The supply air coming from the heat recovery device can also transport a small quantity of heat. Just 10 W/m² of fresh air that is indispensable for hygiene can be provided for the supply air rooms (see heat capacity of fresh air). In a Passive House, the heating power requirement is extremely small - so small that it can be met by the 10 W/m² provided by a supply air heating system. Similarly this concept also applies for the low cooling loads of a Passive House building.
This makes it possible to develop convincingly simple building services systems for Passive Houses: “heating via ventilation systems”, without the need for additional ducts or larger ducts. If supply air heating and hot water provision is integrated into the same ventilation unit, we have a compact ventilation unit: heating, ventilation and hot water generation in one. Such systems can also include active cooling and dehumidififcation for use in warmer climates. Various solutions are possible for generating heat. Each of which are described in more detail below.
The amount of residual heat in the exhaust air of a home ventilation unit, also known as “enthalpy”, isn't particularly high, and condensing moisture contained in the air accounts for a large part of it. However, in a Passive House, the heat requirement is so small, that it can be covered almost completely by this residual exhaust air enthalpy. This concept was first published in 1995 by Wolfgang Feist, which facilitated the development of such systems. See this article for more details about the energy balance and certification criteria of compact heat pump units for Passive House buidlings.
Today, an increasing number of manufacturers offer such compact ventilation units. These units are highly efficient, as proven by scientifically evaluated measurements in Passive House housing developments.
As soon as some active cooling in summer is necessary 'extended compact heat pump systems' are the best choice that allow heating, as well as cooling and dehumidification with one integrated system using a reversible heat pump for heating in winter and cooling + dehumidifcation in summer. Such a combination of ventilation with passive heat recovery (HR) and an exhaust air heat pump (HP) for heating and cooling and dehumidification is a highly attractive integrated system that is easy to install and easy to operate in single family homes and in individual apartments in multi family buildings. In recent years, such units have become increasingly popular in Chinese multi family Passuce House buildings, as there in most regions cold winter and quite long hot summer periods require heating and cooling to be combined.

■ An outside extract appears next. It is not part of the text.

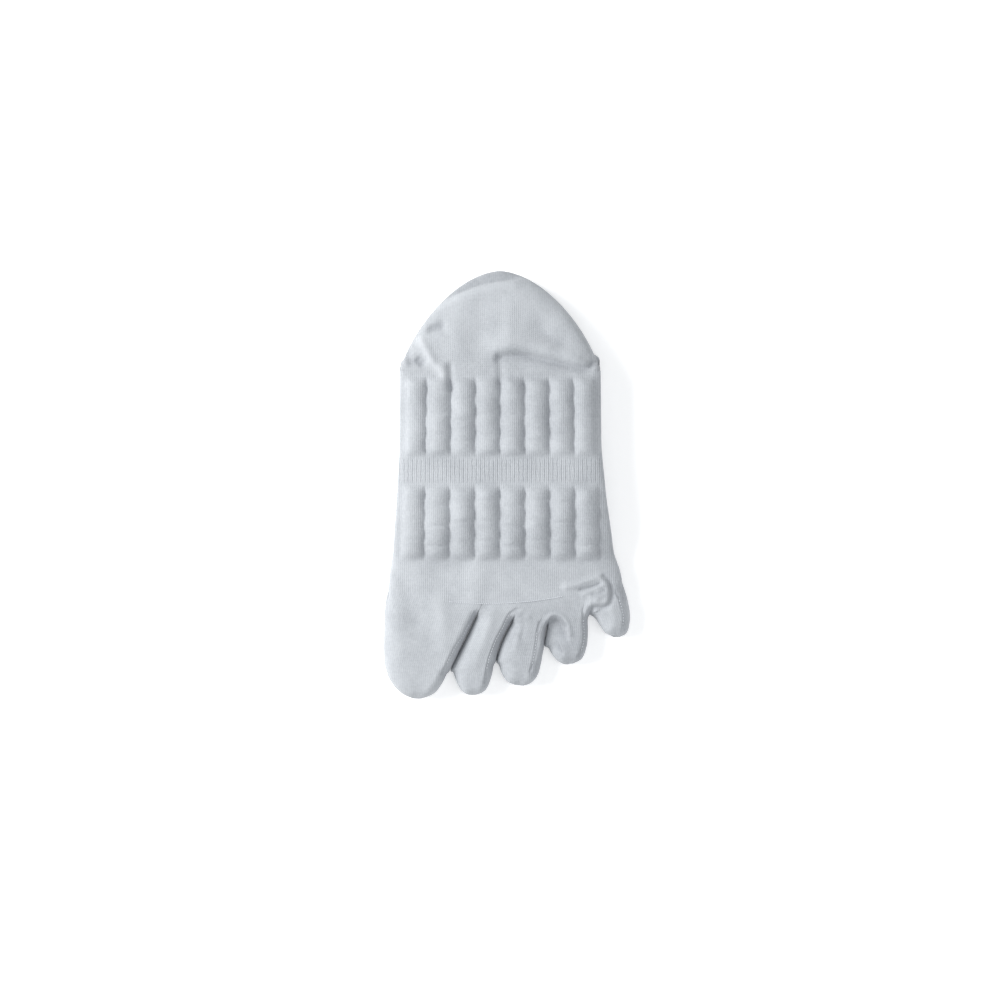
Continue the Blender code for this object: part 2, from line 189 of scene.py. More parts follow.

The additional service of delivering DHW by the same heat pump would be very welcome as - especially in summer - DHW can be fully provided by the waste heat from the cooling operation. These extended combi-systems just need an appropriate water tank and a more sophisticted controller and all parts to be well combined. The basic technology components are already available but only few of these fully integrated systems are currently available on the market (mainly for cost reasons). See also this article for recommended mechanical systems in tropical climates.
Of course, not only Passive Houses can be heated using biomass. However, the available potential of sustainably-produced fuel is limited. In case of poor efficiency, only a fraction of the buildings in Europe (and also worldwide) can be sustainably supplied with biomass. However, if the level of efficiency is high enough, as it is in the Passive House for example, then the amount of fuel provided by sustainable agriculture and forestry is sufficient to cover a considerable share of the energy demand.
A high level of efficiency also benefits the user. If the required heating power is only between one and two kilowatt, it can be covered by the biomass heating device, a small box which doesn't require much space but can heat the whole house. This has a number of advantages:
The biomass heating device runs completely automatically, just like modern heating systems. Only a few kilogrammes of pellets for fuel are required per day. Not much space is needed to store this – it would even be possible to get the small amount of fuel along with the weekly shopping. The necessary combustion air can be drawn in with the fresh air by the compact unit. The very small volume flow rates of exhaust air can be extracted by the heat recovery system of the compact unit together with the exhaust air; there is no need for a separate chimney or flue pipe. Hence, the result is a simple building services concept for the Passive House based completely on renewable energy sources, that is still being developed and unfortunately is not yet available on the market.
There are already some Passive Houses in which heat is mainly generated by using a standard wood-pellet stove (Passive Houses Friedberg).
Every user of gas stoves knows that even with a low output, heat generation is possible with gas. In spite of that, it took a long time before this technology could be used for post-heating in Passive House compact units. The advantages are obvious:
Compact ventilation units are not the only building services solution for Passive Houses: The low heating and cooling loads allow a wide variety of effient heating and cooling systems. Efficiency and renewable energy complement one another ideally: with the low consumption of the Passive House, meeting most of the requirement through solar energy becomes possible.